■ **Brief**:
Reproduce only the lines from the one containing "Recreate this object as parametric Blender" through the one containing "FOOT_HANDLE = Vector((0.0195, 0.0013))", exactly as written and with both ends included.

■ **Rows**:
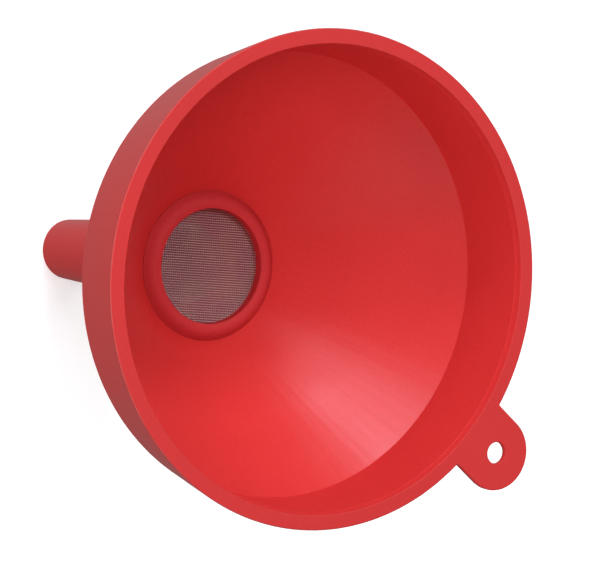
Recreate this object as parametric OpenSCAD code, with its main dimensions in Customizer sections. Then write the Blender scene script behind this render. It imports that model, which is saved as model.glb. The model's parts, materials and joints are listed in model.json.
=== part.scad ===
// Moulded filling funnel with a lift-out wire cloth strainer and a hanging tab.
// Z runs along the funnel's axis with the mouth up. The origin is the centre of the
// spout's open end, and the hanging tab points along +X.

/* [Rim] */
// Outer diameter of the lip
rim_d = 160; // [150:1:180]
// Width of the flat lip
lip_w = 5; // [4:0.5:7]
// Height of the collar between the lip and the cone
collar_h = 27; // [20:1:34]
// How far the collar's inside narrows from the lip to the cone
collar_inner_draft = 2.3; // [1:0.1:3]
// How far the collar's outside narrows from the lip to the cone
collar_outer_draft = 5.4; // [5:0.1:6]
// Bevel on the two edges of the lip
lip_bevel = 0.4; // [0.2:0.1:0.8]

/* [Cone and spout] */
// Height of the whole funnel, from the spout's end to the lip
total_h = 176; // [165:1:190]
// Angle between the cone and the funnel's axis
cone_angle = 43.9; // [42:0.1:46]
// Wall thickness of the cone
cone_wall = 2; // [1.6:0.1:2.4]
// Outer diameter of the spout's open end
spout_tip_d = 21.8; // [20:0.1:24]
// Wall thickness of the spout
spout_wall = 1.6; // [1.2:0.1:2]
// Taper of the spout, on each side
spout_draft = 2.6; // [1.5:0.1:3]

/* [Hanging tab] */
// Distance of the tab's hole from the funnel's axis
tab_reach = 88.7; // [88:0.1:92]
// Width of the tab, which is also the diameter of its round end
tab_w = 25; // [20:0.5:28]
// Thickness of the tab
tab_t = 2; // [1.6:0.1:3]
// Diameter of the tab's hole
tab_hole_d = 7.2; // [5:0.1:9]

/* [Strainer] */
// Radius of the cone where the strainer's outer edge sits
strainer_seat_r = 25.6; // [24:0.1:28]
// Radius of the strainer's opening
strainer_open_r = 19.6; // [18:0.1:20.5]
// Clear gap between the strainer and the cone
strainer_gap = 0.2; // [0.15:0.05:0.4]
// Height of the ring's crest above its outer edge
ring_crest_h = 2.6; // [2.2:0.1:3]
// Depth of the ring below its outer edge
ring_depth = 2.9; // [2.8:0.1:3.4]
// Depth of the wire cloth's upper side below the ring's crest
cloth_recess = 3.7; // [3.4:0.1:4]
// Thickness of the woven wire cloth, which is two wires
cloth_t = 0.5; // [0.4:0.05:0.6]
// How far the cloth's edge is moulded into the ring
cloth_grip = 1.2; // [0.8:0.1:1.4]

/* [Hidden] */
$fn = 128;

funnel_red = [0.82, 0.15, 0.15];
ring_red = [0.70, 0.13, 0.14];
wire_grey = [0.62, 0.58, 0.57];

// The rim
rim_r = rim_d / 2;
mouth_r = rim_r - lip_w;
cone_top_r = mouth_r - collar_inner_draft;
cone_top_z = total_h - collar_h;

// The cone's inside, and its outside one wall thickness away
cone_slope = tan(cone_angle);
cone_wall_x = cone_wall / cos(cone_angle);
function cone_in_r(z) = cone_top_r - (cone_top_z - z) * cone_slope;
function cone_in_z(r) = cone_top_z - (cone_top_r - r) / cone_slope;
function cone_out_z(r) = cone_in_z(r - cone_wall_x);

// The lower corner of the collar's outside lies on the outside of the cone
corner_r = rim_r - collar_outer_draft;
corner_z = cone_out_z(corner_r);
function collar_out_r(z) = corner_r + (z - corner_z) * collar_outer_draft / (total_h - corner_z);

// The spout's surfaces, and the heights at which they meet the cone's
spout_slope = tan(spout_draft);
tip_out_r = spout_tip_d / 2;
tip_in_r = tip_out_r - spout_wall;
function spout_out_r(z) = tip_out_r + z * spout_slope;
function spout_in_r(z) = tip_in_r + z * spout_slope;
neck_out_z = (tip_out_r - cone_in_r(0) - cone_wall_x) / (cone_slope - spout_slope);
neck_in_z = (tip_in_r - cone_in_r(0)) / (cone_slope - spout_slope);

// The strainer
seat_z = cone_in_z(strainer_seat_r);
ring_bottom_z = seat_z - ring_depth;
crest_z = seat_z + ring_crest_h;
cloth_z = crest_z - cloth_recess - cloth_t;
cloth_r = strainer_open_r + cloth_grip;
function ring_out_r(z) = cone_in_r(z) - strainer_gap / cos(cone_angle);

// The ring's upper face is an arch from the opening's edge, at share 0, over its crest
// to the outer edge, at share 1
crest_share = 0.35;
crest_inner_drop = 0.5;
function face_drop(share) =
    share < crest_share
    ? crest_inner_drop * pow(1 - share / crest_share, 2)
    : ring_crest_h * pow((share - crest_share) / (1 - crest_share), 2.4);
function face_point(share) = [
    strainer_open_r + share * (ring_out_r(seat_z) - strainer_open_r),
    crest_z - face_drop(share)
];

through = 1;

// Flat lip and the drafted collar under it, down to the top of the cone
module rim() {
    color(funnel_red)
    rotate_extrude()
    polygon([
        [cone_top_r, cone_top_z],
        [collar_out_r(cone_top_z), cone_top_z],
        [collar_out_r(total_h - lip_bevel), total_h - lip_bevel],
        [collar_out_r(total_h) - lip_bevel, total_h],
        [mouth_r + lip_bevel, total_h],
        [mouth_r, total_h - lip_bevel],
    ]);
}

// Conical bowl from the collar down to the neck of the spout
module cone() {
    color(funnel_red)
    rotate_extrude()
    polygon([
        [spout_in_r(neck_out_z), neck_out_z],
        [spout_out_r(neck_out_z), neck_out_z],
        [corner_r, corner_z],
        [collar_out_r(cone_top_z), cone_top_z],
        [cone_top_r, cone_top_z],
        [spout_in_r(neck_in_z), neck_in_z],
    ]);
}

// Tapered tube with a square-cut end
module spout() {
    color(funnel_red)
    rotate_extrude()
    polygon([
        [tip_in_r, 0],
        [tip_out_r, 0],
        [spout_out_r(neck_out_z), neck_out_z],
        [spout_in_r(neck_out_z), neck_out_z],
    ]);
}

// The space that the rim fills, out to its outside
module rim_envelope() {
    translate([0, 0, cone_top_z])
    cylinder(h = collar_h, r1 = collar_out_r(cone_top_z), r2 = rim_r);
}

// Flat tab with a round end and one hole, level with the top of the lip
module hang_tab() {
    color(funnel_red)
    difference() {
        translate([0, 0, total_h - tab_t])
        union() {
            translate([mouth_r, -tab_w / 2, 0])
            cube([tab_reach - mouth_r, tab_w, tab_t]);
            translate([tab_reach, 0, 0])
            cylinder(h = tab_t, d = tab_w);
        }
        rim_envelope();
        translate([tab_reach, 0, total_h - tab_t - through])
        cylinder(h = tab_t + 2 * through, d = tab_hole_d);
    }
}

// Moulded ring with an arched face and a flank that sits in the cone, and a groove that
// grips the cloth
module strainer_ring() {
    color(ring_red)
    rotate_extrude()
    polygon([
        [strainer_open_r, ring_bottom_z],
        [ring_out_r(ring_bottom_z), ring_bottom_z],
        for (share = [1, 0.85, 0.7, crest_share, 0]) face_point(share),
        [strainer_open_r, cloth_z + cloth_t],
        [cloth_r, cloth_z + cloth_t],
        [cloth_r, cloth_z],
        [strainer_open_r, cloth_z],
    ]);
}

// Outer shape of the round of woven wire cloth, held in the ring's groove
module strainer_cloth() {
    color(wire_grey)
    translate([0, 0, cloth_z])
    cylinder(h = cloth_t, r = cloth_r);
}

rim();
cone();
spout();
hang_tab();
strainer_ring();
strainer_cloth();
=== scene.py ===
import json
import math

import bmesh
import bpy
import numpy as np
from mathutils import Matrix, Vector


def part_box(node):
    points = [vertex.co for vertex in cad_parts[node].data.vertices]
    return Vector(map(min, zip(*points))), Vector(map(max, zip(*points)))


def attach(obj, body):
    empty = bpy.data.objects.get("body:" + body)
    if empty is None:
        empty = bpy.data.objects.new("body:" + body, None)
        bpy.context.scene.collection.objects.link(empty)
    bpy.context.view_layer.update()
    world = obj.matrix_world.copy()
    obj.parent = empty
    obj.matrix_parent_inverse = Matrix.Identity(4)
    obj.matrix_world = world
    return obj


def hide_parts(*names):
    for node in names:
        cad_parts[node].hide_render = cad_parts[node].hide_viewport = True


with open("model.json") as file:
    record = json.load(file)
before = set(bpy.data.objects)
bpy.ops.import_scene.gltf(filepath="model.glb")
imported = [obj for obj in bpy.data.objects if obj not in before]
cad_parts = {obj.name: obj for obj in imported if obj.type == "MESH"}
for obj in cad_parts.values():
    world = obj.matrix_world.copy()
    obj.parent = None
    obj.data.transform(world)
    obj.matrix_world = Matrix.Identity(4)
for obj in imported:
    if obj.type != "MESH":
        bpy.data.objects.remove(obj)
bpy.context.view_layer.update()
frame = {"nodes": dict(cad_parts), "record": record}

MM = 0.001


# ---------------------------------------------------------------- camera

LIP_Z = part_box("rim")[1].z
# The camera looks at a point of the mouth's plane a little off the axis
AIM = Vector((-8.45 * MM, -8.15 * MM, LIP_Z))
CAMERA_AZIMUTH = math.radians(-55.8)
CAMERA_ELEVATION = math.radians(57.2)
CAMERA_ROLL = math.radians(97.0)
CAMERA_DISTANCE = 0.946
LENS_MM = 180
SENSOR_MM = 36


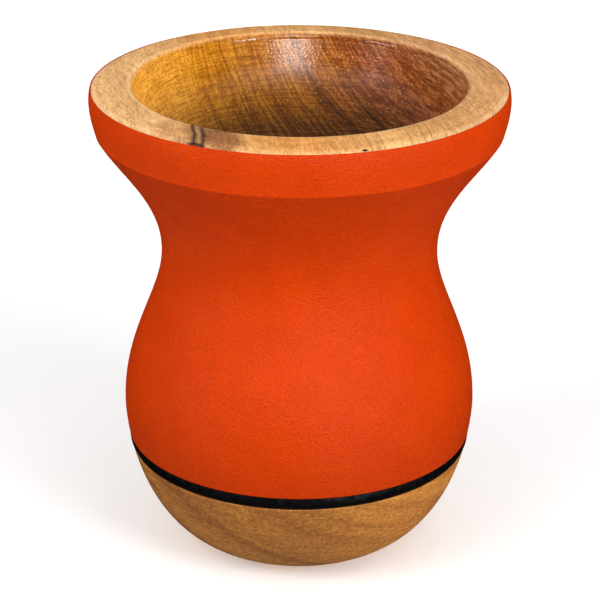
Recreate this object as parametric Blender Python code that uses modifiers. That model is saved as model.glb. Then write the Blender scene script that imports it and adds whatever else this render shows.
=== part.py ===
# Turned wooden mate cup, empty, in a leather sleeve that a black rubber ring closes at the bottom.
# Metres, +Z up, standing on its flat foot with the origin at the foot's centre.

import math

import bpy
import numpy as np
from mathutils import Vector
from mathutils.geometry import interpolate_bezier

# The outer side from the rim down, each point as (radius, height)
RIM = Vector((0.04235, 0.1000))
CREASE = Vector((0.0414, 0.0912))
NECK = Vector((0.02845, 0.0654))
BELLY = Vector((0.03665, 0.0320))
FOOT = Vector((0.0135, 0))

# How the side leaves and meets those points: handles of its cubic curves
BAND_SWELL = Vector((0.0007, -0.0029))
BAND_DRAW_IN = Vector((0.0008, 0.0029))
FLARE_ANGLE = math.radians(31)
FLARE_HANDLE = 0.0077
NECK_HANDLE_UP = 0.0116
NECK_HANDLE_DOWN = 0.0104
BELLY_HANDLE_UP = 0.0145
BELLY_HANDLE_DOWN = 0.0064
FOOT_HANDLE = Vector((0.0195, 0.0013))

# The rim's crowned top and the hollow
CREST_RISE = 0.0010
BEVEL_RADIUS = 0.0402
BEVEL_RISE = 0.00065
MOUTH_RADIUS = 0.0335
LIP_ROUND = 0.0014
MOUTH_HANDLE = Vector((-0.0055, -0.0125))
THROAT_HEIGHT = 0.0600
THROAT_RADIUS = 0.0210
THROAT_HANDLE = 0.0160
FLOOR_HEIGHT = 0.0160
FLOOR_ROUND_HEIGHT = 0.0200

# The leather sleeve is pared thin towards the rim, and the ring sits below it
LEATHER_THICKNESS = 0.0010
PARED_THICKNESS = 0.0003
PARED_LENGTH = 0.0060
SLEEVE_BOTTOM = 0.0250
RING_BULGE = 0.0001
RING_EDGE_DROP = 0.0001
LEDGE_HEIGHT = 0.0223
GAP = 0.0003

# Fineness of the turned surfaces
TURN_STEPS = 60
FINE_STEPS = 64
MERGE_DISTANCE = 0.00001
SHARP_ANGLE = math.radians(32)

WOOD_HEX = 0xC98A4B
LEATHER_HEX = 0xD94412
RUBBER_HEX = 0x0C0C0D


def clear_scene():
    for item in list(bpy.data.objects):
        bpy.data.objects.remove(item, do_unlink=True)


def linear_colour(code):
    channels = [(code >> shift & 255) / 255 for shift in (16, 8, 0)]
    linear = [c / 12.92 if c <= 0.04045 else ((c + 0.055) / 1.055) ** 2.4 for c in channels]
    return (*linear, 1.0)


def make_material(name, code, roughness):
    material = bpy.data.materials.new(name)
    material.use_nodes = True
    shader = material.node_tree.nodes["Principled BSDF"]
    shader.inputs["Base Color"].default_value = linear_colour(code)
    shader.inputs["Roughness"].default_value = roughness
    shader.inputs["Metallic"].default_value = 0.0
    material.diffuse_color = linear_colour(code)
    return material


def curve_points(start, start_handle, end_handle, end, steps):
    """A cubic curve of steps points between two knots, each knot given as (radius, height)."""
    knots = [Vector(p) for p in (start, start_handle, end_handle, end)]
    return [Vector(p) for p in interpolate_bezier(*knots, steps)]


def arc_points(centre, radius, start_angle, end_angle, steps):
    """Points on an arc in the (radius, height) plane, angles in radians from the outward direction."""
    turn = (end_angle - start_angle) / (steps - 1)
    angles = [start_angle + turn * i for i in range(steps)]
    return [Vector(centre) + radius * Vector((math.cos(a), math.sin(a))) for a in angles]


class OuterSide:
    """The cup's whole outer side as one fine line from the rim's outer edge down to the foot."""

    def __init__(self):
        flare = Vector((-math.sin(FLARE_ANGLE), -math.cos(FLARE_ANGLE))) * FLARE_HANDLE
        stretches = [
            (RIM, RIM + BAND_SWELL, CREASE + BAND_DRAW_IN, CREASE),
            (CREASE, CREASE + flare, NECK + Vector((0, NECK_HANDLE_UP)), NECK),
            (NECK, NECK - Vector((0, NECK_HANDLE_DOWN)), BELLY + Vector((0, BELLY_HANDLE_UP)), BELLY),
            (BELLY, BELLY - Vector((0, BELLY_HANDLE_DOWN)), FOOT + FOOT_HANDLE, FOOT),
        ]
        line = [RIM]
        for stretch in stretches:
            line += curve_points(*stretch, FINE_STEPS)[1:]
        self.line = np.array(line)
        steps = np.linalg.norm(np.diff(self.line, axis=0), axis=1)
        self.length = np.concatenate([[0], np.cumsum(steps)])
        along = np.gradient(self.line, self.length, axis=0)
        along /= np.linalg.norm(along, axis=1)[:, None]
        self.inward = np.stack([along[:, 1], -along[:, 0]], axis=1)

    def length_at(self, height):
        return np.interp(-height, -self.line[:, 1], self.length)

    def radius_at(self, height):
        return float(np.interp(-height, -self.line[:, 1], self.line[:, 0]))

    def points(self, top, bottom, count, depth=None):
        """Points evenly spaced along the side between two heights, moved inward by depth(height)."""
        places = np.linspace(self.length_at(top), self.length_at(bottom), count)
        made = []
        for place in places:
            point = Vector([np.interp(place, self.length, self.line[:, i]) for i in (0, 1)])
            inward = Vector([np.interp(place, self.length, self.inward[:, i]) for i in (0, 1)])
            made.append(point + inward.normalized() * (depth(point.y) if depth else 0))
        return made


def leather_depth(height):
    """The leather's thickness at a height: pared thin at the rim, full from PARED_LENGTH below it."""
    share = min(max((RIM.y - height) / PARED_LENGTH, 0), 1)
    return PARED_THICKNESS + (LEATHER_THICKNESS - PARED_THICKNESS) * share


def rebate_depth(height):
    return leather_depth(height) + GAP


def hollow_points():
    """The inside of the cup, from the middle of its floor up the wall and round the lip to the crest."""
    throat = Vector((THROAT_RADIUS, THROAT_HEIGHT))
    corner = Vector((THROAT_RADIUS, FLOOR_HEIGHT + FLOOR_ROUND_HEIGHT))
    mouth = Vector((MOUTH_RADIUS, RIM.y + CREST_RISE - LIP_ROUND))
    floor = [
        Vector((THROAT_RADIUS * math.sin(a), corner.y - FLOOR_ROUND_HEIGHT * math.cos(a)))
        for a in np.linspace(0, math.pi / 2, 8)
    ]
    wall = curve_points(throat, throat + Vector((0, THROAT_HANDLE)), mouth + MOUTH_HANDLE, mouth, 11)
    lip = arc_points(mouth + Vector((LIP_ROUND, 0)), LIP_ROUND, math.pi, math.pi / 2, 4)
    return floor + wall + lip[1:]


def turn_profile(name, points, closed, material, collection):
    """Turns a profile of (radius, height) points round +Z into one closed body."""
    mesh = bpy.data.meshes.new(name)
    edges = [(i, i + 1) for i in range(len(points) - 1)]
    if closed:
        edges.append((len(points) - 1, 0))
    mesh.from_pydata([(p.x, 0, p.y) for p in points], edges, [])
    piece = bpy.data.objects.new(name, mesh)
    collection.objects.link(piece)
    screw = piece.modifiers.new("Turn", "SCREW")
    screw.axis = "Z"
    screw.angle = math.tau
    screw.steps = TURN_STEPS
    screw.render_steps = TURN_STEPS
    screw.use_merge_vertices = True
    screw.merge_threshold = MERGE_DISTANCE
    turned = bpy.data.meshes.new_from_object(piece.evaluated_get(bpy.context.evaluated_depsgraph_get()))
    piece.modifiers.clear()
    piece.data = turned
    turned.name = name
    turned.shade_smooth()
    turned.set_sharp_from_angle(angle=SHARP_ANGLE)
    turned.materials.clear()
    turned.materials.append(material)
    bpy.data.meshes.remove(mesh)
    return piece


def make_wooden_cup(side, collection):
    """One piece of wood: rim, hollow, body with a rebate for the sleeve and ring, and rounded base."""
    bevel = [Vector((BEVEL_RADIUS, RIM.y + BEVEL_RISE))]
    rebate = side.points(RIM.y, CREASE.y, 4, rebate_depth)
    rebate += side.points(CREASE.y, LEDGE_HEIGHT, 17, rebate_depth)[1:]
    rebate[-1].y = LEDGE_HEIGHT
    base = side.points(LEDGE_HEIGHT, 0, 9)
    profile = hollow_points() + bevel + rebate + base + [Vector((0, 0))]
    return turn_profile("wooden_cup", profile, False, make_material("oiled_wood", WOOD_HEX, 0.45), collection)


def make_leather_sleeve(side, collection):
    """The leather skin from the rim's outer edge down to the ring, flush with the rim."""
    outside = side.points(RIM.y, CREASE.y, 4)
    outside += side.points(CREASE.y, SLEEVE_BOTTOM, 17)[1:]
    inside = side.points(RIM.y, CREASE.y, 4, leather_depth)
    inside += side.points(CREASE.y, SLEEVE_BOTTOM, 17, leather_depth)[1:]
    leather = make_material("orange_leather", LEATHER_HEX, 0.5)
    return turn_profile("leather_sleeve", outside + inside[::-1], True, leather, collection)


def make_black_ring(side, collection):
    """A ring of D-shaped section in the rebate between the sleeve's lower edge and the base."""
    top = SLEEVE_BOTTOM - GAP
    bottom = LEDGE_HEIGHT + GAP
    outside = []
    for share in np.linspace(0, 1, 7):
        height = top + (bottom - top) * share
        swell = (RING_BULGE + RING_EDGE_DROP) * math.sin(math.pi * share) - RING_EDGE_DROP
        outside.append(Vector((side.radius_at(height) + swell, height)))
    inside = [Vector((side.radius_at(height) - LEATHER_THICKNESS, height)) for height in (bottom, top)]
    rubber = make_material("black_rubber", RUBBER_HEX, 0.4)
    return turn_profile("black_ring", outside + inside, True, rubber, collection)


def build():
    clear_scene()
    collection = bpy.data.collections.new("mate_cup")
    bpy.context.scene.collection.children.link(collection)
    side = OuterSide()
    make_wooden_cup(side, collection)
    make_leather_sleeve(side, collection)
    make_black_ring(side, collection)


build()
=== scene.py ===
import math
from functools import partial
from types import SimpleNamespace

import bmesh
import bpy
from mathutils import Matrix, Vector
from mathutils.geometry import interpolate_bezier


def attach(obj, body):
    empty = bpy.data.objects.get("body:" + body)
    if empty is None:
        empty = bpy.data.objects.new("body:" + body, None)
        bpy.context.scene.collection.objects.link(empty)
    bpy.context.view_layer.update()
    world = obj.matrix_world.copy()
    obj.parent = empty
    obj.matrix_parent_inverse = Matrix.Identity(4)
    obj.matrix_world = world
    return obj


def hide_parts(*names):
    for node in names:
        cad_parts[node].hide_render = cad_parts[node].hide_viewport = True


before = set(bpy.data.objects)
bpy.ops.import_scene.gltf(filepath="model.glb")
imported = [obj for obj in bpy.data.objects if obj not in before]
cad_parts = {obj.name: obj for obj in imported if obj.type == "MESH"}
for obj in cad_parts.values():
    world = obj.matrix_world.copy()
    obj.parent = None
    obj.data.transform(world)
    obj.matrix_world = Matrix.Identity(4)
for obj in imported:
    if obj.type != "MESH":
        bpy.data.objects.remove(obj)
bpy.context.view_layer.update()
print("frame loaded")

mm = 0.001

# the outer side from rim to foot, points and handles as (radius, height) in millimetres, as in the CAD
outline = {
    "rim": (42.35, 100.0),
    "bandSwell": (0.7, -2.9),
    "bandDrawIn": (0.8, 2.9),
    "crease": (41.4, 91.2),
    "flareAngle": 31,
    "flareHandle": 7.7,
    "neck": (28.45, 65.4),
    "neckHandleUp": 11.6,
    "neckHandleDown": 10.4,
    "belly": (36.65, 32.0),
    "bellyHandleUp": 14.5,
    "bellyHandleDown": 6.4,
    "foot": (13.5, 0.0),
    "footHandle": (19.5, 1.3),
    "curveSteps": 30,
    "turnSteps": 240,
    "leastStep": 0.1,  # a run along the side has no closer points than this at its ends
    "weld": 0.001,  # points this close are made one
    "crispAngle": 13,  # an edge that turns by more than this many degrees is drawn crisp
}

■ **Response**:
Recreate this object as parametric Blender Python code that uses modifiers. That model is saved as model.glb. Then write the Blender scene script that imports it and adds whatever else this render shows.
=== part.py ===
# Turned wooden mate cup, empty, in a leather sleeve that a black rubber ring closes at the bottom.
# Metres, +Z up, standing on its flat foot with the origin at the foot's centre.

import math

import bpy
import numpy as np
from mathutils import Vector
from mathutils.geometry import interpolate_bezier

# The outer side from the rim down, each point as (radius, height)
RIM = Vector((0.04235, 0.1000))
CREASE = Vector((0.0414, 0.0912))
NECK = Vector((0.02845, 0.0654))
BELLY = Vector((0.03665, 0.0320))
FOOT = Vector((0.0135, 0))

# How the side leaves and meets those points: handles of its cubic curves
BAND_SWELL = Vector((0.0007, -0.0029))
BAND_DRAW_IN = Vector((0.0008, 0.0029))
FLARE_ANGLE = math.radians(31)
FLARE_HANDLE = 0.0077
NECK_HANDLE_UP = 0.0116
NECK_HANDLE_DOWN = 0.0104
BELLY_HANDLE_UP = 0.0145
BELLY_HANDLE_DOWN = 0.0064
FOOT_HANDLE = Vector((0.0195, 0.0013))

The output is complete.